- [Aim of the task] Give back the entire listing verbatim.

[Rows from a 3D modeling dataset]
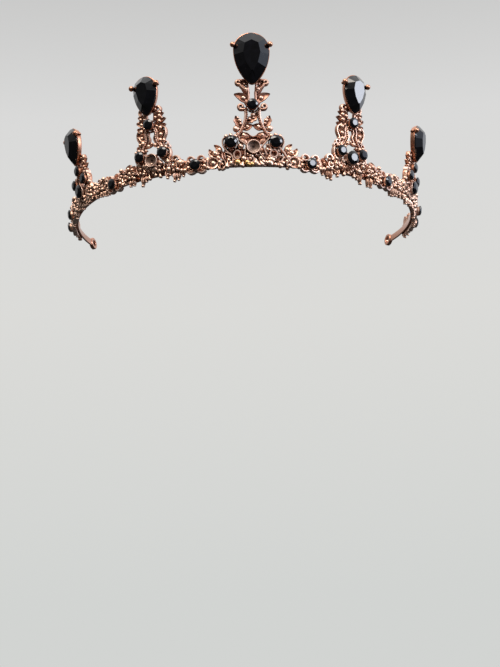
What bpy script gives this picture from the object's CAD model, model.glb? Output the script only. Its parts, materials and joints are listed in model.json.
"""Looks of the baroque tiara crown: cast filigree, cups, settings and black faceted stones.

Lengths are millimetres until a mesh is made. A casting is drawn flat, with u across, v up and n
outwards from its back, and is then bent onto the leaning ring. The places of the stones, cups and
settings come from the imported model.
"""
import json
import math
import random

import bpy
import numpy as np
from mathutils import Matrix, Vector


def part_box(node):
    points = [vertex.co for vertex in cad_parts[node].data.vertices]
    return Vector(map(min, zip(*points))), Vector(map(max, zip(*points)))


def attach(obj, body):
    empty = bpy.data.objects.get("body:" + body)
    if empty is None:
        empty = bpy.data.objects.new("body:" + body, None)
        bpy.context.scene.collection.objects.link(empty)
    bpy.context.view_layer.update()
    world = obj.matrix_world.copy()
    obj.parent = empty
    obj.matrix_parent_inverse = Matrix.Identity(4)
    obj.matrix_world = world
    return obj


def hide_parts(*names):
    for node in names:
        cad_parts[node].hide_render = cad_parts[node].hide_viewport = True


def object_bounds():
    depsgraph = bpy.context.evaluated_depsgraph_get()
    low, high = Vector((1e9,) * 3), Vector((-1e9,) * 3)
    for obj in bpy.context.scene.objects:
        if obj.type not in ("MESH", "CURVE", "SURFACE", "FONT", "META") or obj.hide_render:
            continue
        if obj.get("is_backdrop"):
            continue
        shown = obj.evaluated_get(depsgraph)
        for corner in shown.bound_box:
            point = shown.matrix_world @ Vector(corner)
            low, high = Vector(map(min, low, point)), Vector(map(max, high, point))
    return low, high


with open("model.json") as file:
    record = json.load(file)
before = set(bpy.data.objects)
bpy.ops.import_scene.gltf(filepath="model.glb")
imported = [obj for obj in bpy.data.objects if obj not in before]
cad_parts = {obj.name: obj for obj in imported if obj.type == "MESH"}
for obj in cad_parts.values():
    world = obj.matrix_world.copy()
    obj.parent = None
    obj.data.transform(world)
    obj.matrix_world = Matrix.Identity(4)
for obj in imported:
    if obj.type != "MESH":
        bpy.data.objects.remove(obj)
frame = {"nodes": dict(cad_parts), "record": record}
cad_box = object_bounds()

# ---------- Sizes ----------

MM = 0.001
MOUNTS = {mount["name"]: mount for mount in frame["record"]["mounts"]}

PLATE_T = 1.4        # thickness of the filigree behind the seats
BAND_T = 1.0         # thickness of the band
BAND_H = 2.8         # height of the band
EYE_R = 2.6          # outer radius of an end eye
SEAT_H = 1.5         # height of a round stone's seat above the filigree
SETTING_H = 2.0      # height of a pear setting above the filigree
PEAR_RATIO = 1.48    # length of a pear stone over its width
CLAW_R = 1.1         # ball at the end of a claw
GIRDLE = 0.5         # thickness of a pear stone's edge
CROWN_H = 2.3        # height of a pear stone above its edge
TABLE_INSET = 0.50   # width of a pear stone's facets over its outline's radius
PEAR_POINTS = 80     # points of a pear stone's outline, and where on it its facets' corners are
PEAR_CORNERS = [0, 9, 19, 27, 34, 40, 46, 53, 61, 71]
SEAT_R = 2.1         # radius of a small round stone's seat
WIDE_SEAT_R = 2.4    # the same beside the centre spire's cup

UNDERSIDE = [c / MM for c in MOUNTS["band_underside"]["pos_m"]]
BAND_Z = UNDERSIDE[2]
EYE_HOLE_R = MOUNTS["left_end_eye"]["dims"]["r_mm"]
LEAN = -math.asin(MOUNTS["left_end_eye"]["axis"][2])
RING_R = -UNDERSIDE[1] + BAND_T / 2 - BAND_Z * math.tan(LEAN)


def shell_r(z):
    """Radius of the castings' back at a height."""
    return RING_R + z * math.tan(LEAN)


def node_box(node):
    low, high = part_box(node)
    return low / MM, high / MM


def node_middle(node):
    low, high = node_box(node)
    return (low + high) / 2


def node_angle(node):
    """Angle of a node round the ring, from the front towards +X."""
    middle = node_middle(node)
    return math.atan2(middle.x, -middle.y)


def local_place(node, angle):
    """A node's place (across, height) on a casting whose middle is at an angle."""
    return (node_angle(node) - angle) * (RING_R + PLATE_T), node_middle(node).z


def seat_place(angle, z, out):
    """Matrix of a rigid part on the ring: x across, y up the slope, z outwards."""
    turn = Matrix.Rotation(angle, 4, "Z")
    spot = Matrix.Translation((0, -shell_r(z) - out, z))
    tilt = Matrix.Rotation(math.pi / 2 + LEAN, 4, "X")
    return turn @ spot @ tilt


# ---------- Mesh building ----------

def full_turn(count):
    """Angles spread evenly round a circle."""
    return np.arange(count) * 2 * math.pi / count


def circle(count, start=0.0):
    """Points of a circle of radius 1."""
    angles = start + full_turn(count)
    return np.column_stack([np.cos(angles), np.sin(angles)])


def evenly(line, step=0.3, count=0):
    """The line with its points spread evenly, about a step apart where no count is given."""
    along = np.concatenate([[0], np.cumsum(np.linalg.norm(np.diff(line, axis=0), axis=1))])
    even = np.linspace(0, along[-1], count or max(4, int(along[-1] / step) + 1))
    return np.column_stack([np.interp(even, along, values) for values in line.T])


def curve(points, step=0.3):
    """A smooth line through the points, sampled evenly."""
    p = np.array(points, float)
    ends = np.vstack([2 * p[0] - p[1], p, 2 * p[-1] - p[-2]])
    t = np.linspace(0, 1, 9)[:-1, None]
    spans = [
        0.5 * (2 * b + (c - a) * t + (2 * a - 5 * b + 4 * c - d) * t**2 + (3 * b - a - 3 * c + d) * t**3)
        for a, b, c, d in zip(ends, ends[1:], ends[2:], ends[3:])
    ]
    return evenly(np.vstack(spans + [p[-1:]]), step)


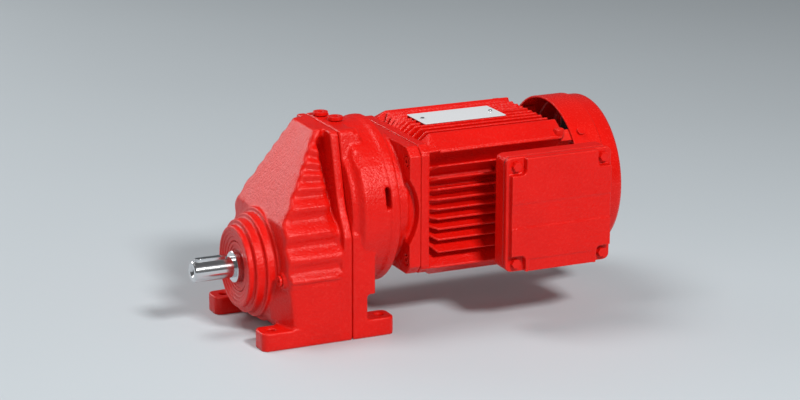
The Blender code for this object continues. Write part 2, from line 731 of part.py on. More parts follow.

- [Response to the exercise]
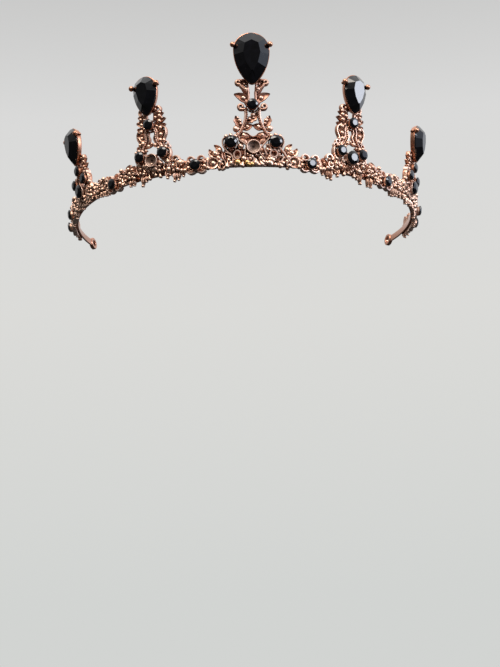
What bpy script gives this picture from the object's CAD model, model.glb? Output the script only. Its parts, materials and joints are listed in model.json.
"""Looks of the baroque tiara crown: cast filigree, cups, settings and black faceted stones.

Lengths are millimetres until a mesh is made. A casting is drawn flat, with u across, v up and n
outwards from its back, and is then bent onto the leaning ring. The places of the stones, cups and
settings come from the imported model.
"""
import json
import math
import random

import bpy
import numpy as np
from mathutils import Matrix, Vector


def part_box(node):
    points = [vertex.co for vertex in cad_parts[node].data.vertices]
    return Vector(map(min, zip(*points))), Vector(map(max, zip(*points)))


def attach(obj, body):
    empty = bpy.data.objects.get("body:" + body)
    if empty is None:
        empty = bpy.data.objects.new("body:" + body, None)
        bpy.context.scene.collection.objects.link(empty)
    bpy.context.view_layer.update()
    world = obj.matrix_world.copy()
    obj.parent = empty
    obj.matrix_parent_inverse = Matrix.Identity(4)
    obj.matrix_world = world
    return obj


def hide_parts(*names):
    for node in names:
        cad_parts[node].hide_render = cad_parts[node].hide_viewport = True


def object_bounds():
    depsgraph = bpy.context.evaluated_depsgraph_get()
    low, high = Vector((1e9,) * 3), Vector((-1e9,) * 3)
    for obj in bpy.context.scene.objects:
        if obj.type not in ("MESH", "CURVE", "SURFACE", "FONT", "META") or obj.hide_render:
            continue
        if obj.get("is_backdrop"):
            continue
        shown = obj.evaluated_get(depsgraph)
        for corner in shown.bound_box:
            point = shown.matrix_world @ Vector(corner)
            low, high = Vector(map(min, low, point)), Vector(map(max, high, point))
    return low, high


with open("model.json") as file:
    record = json.load(file)
before = set(bpy.data.objects)
bpy.ops.import_scene.gltf(filepath="model.glb")
imported = [obj for obj in bpy.data.objects if obj not in before]
cad_parts = {obj.name: obj for obj in imported if obj.type == "MESH"}
for obj in cad_parts.values():
    world = obj.matrix_world.copy()
    obj.parent = None
    obj.data.transform(world)
    obj.matrix_world = Matrix.Identity(4)
for obj in imported:
    if obj.type != "MESH":
        bpy.data.objects.remove(obj)
frame = {"nodes": dict(cad_parts), "record": record}
cad_box = object_bounds()

# ---------- Sizes ----------

MM = 0.001
MOUNTS = {mount["name"]: mount for mount in frame["record"]["mounts"]}

PLATE_T = 1.4        # thickness of the filigree behind the seats
BAND_T = 1.0         # thickness of the band
BAND_H = 2.8         # height of the band
EYE_R = 2.6          # outer radius of an end eye
SEAT_H = 1.5         # height of a round stone's seat above the filigree
SETTING_H = 2.0      # height of a pear setting above the filigree
PEAR_RATIO = 1.48    # length of a pear stone over its width
CLAW_R = 1.1         # ball at the end of a claw
GIRDLE = 0.5         # thickness of a pear stone's edge
CROWN_H = 2.3        # height of a pear stone above its edge
TABLE_INSET = 0.50   # width of a pear stone's facets over its outline's radius
PEAR_POINTS = 80     # points of a pear stone's outline, and where on it its facets' corners are
PEAR_CORNERS = [0, 9, 19, 27, 34, 40, 46, 53, 61, 71]
SEAT_R = 2.1         # radius of a small round stone's seat
WIDE_SEAT_R = 2.4    # the same beside the centre spire's cup

UNDERSIDE = [c / MM for c in MOUNTS["band_underside"]["pos_m"]]
BAND_Z = UNDERSIDE[2]
EYE_HOLE_R = MOUNTS["left_end_eye"]["dims"]["r_mm"]
LEAN = -math.asin(MOUNTS["left_end_eye"]["axis"][2])
RING_R = -UNDERSIDE[1] + BAND_T / 2 - BAND_Z * math.tan(LEAN)


def shell_r(z):
    """Radius of the castings' back at a height."""
    return RING_R + z * math.tan(LEAN)


def node_box(node):
    low, high = part_box(node)
    return low / MM, high / MM


def node_middle(node):
    low, high = node_box(node)
    return (low + high) / 2


def node_angle(node):
    """Angle of a node round the ring, from the front towards +X."""
    middle = node_middle(node)
    return math.atan2(middle.x, -middle.y)


def local_place(node, angle):
    """A node's place (across, height) on a casting whose middle is at an angle."""
    return (node_angle(node) - angle) * (RING_R + PLATE_T), node_middle(node).z


def seat_place(angle, z, out):
    """Matrix of a rigid part on the ring: x across, y up the slope, z outwards."""
    turn = Matrix.Rotation(angle, 4, "Z")
    spot = Matrix.Translation((0, -shell_r(z) - out, z))
    tilt = Matrix.Rotation(math.pi / 2 + LEAN, 4, "X")
    return turn @ spot @ tilt


# ---------- Mesh building ----------

def full_turn(count):
    """Angles spread evenly round a circle."""
    return np.arange(count) * 2 * math.pi / count


def circle(count, start=0.0):
    """Points of a circle of radius 1."""
    angles = start + full_turn(count)
    return np.column_stack([np.cos(angles), np.sin(angles)])


def evenly(line, step=0.3, count=0):
    """The line with its points spread evenly, about a step apart where no count is given."""
    along = np.concatenate([[0], np.cumsum(np.linalg.norm(np.diff(line, axis=0), axis=1))])
    even = np.linspace(0, along[-1], count or max(4, int(along[-1] / step) + 1))
    return np.column_stack([np.interp(even, along, values) for values in line.T])


def curve(points, step=0.3):
    """A smooth line through the points, sampled evenly."""
    p = np.array(points, float)
    ends = np.vstack([2 * p[0] - p[1], p, 2 * p[-1] - p[-2]])
    t = np.linspace(0, 1, 9)[:-1, None]
    spans = [
        0.5 * (2 * b + (c - a) * t + (2 * a - 5 * b + 4 * c - d) * t**2 + (3 * b - a - 3 * c + d) * t**3)
        for a, b, c, d in zip(ends, ends[1:], ends[2:], ends[3:])
    ]
    return evenly(np.vstack(spans + [p[-1:]]), step)


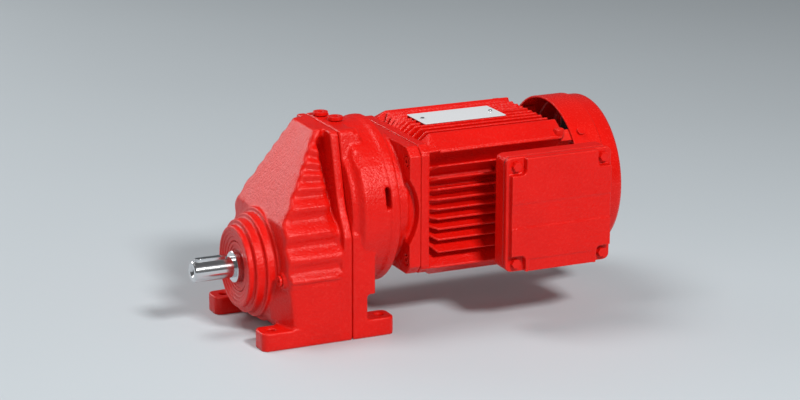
The Blender code for this object continues. Write part 2, from line 731 of part.py on. More parts follow.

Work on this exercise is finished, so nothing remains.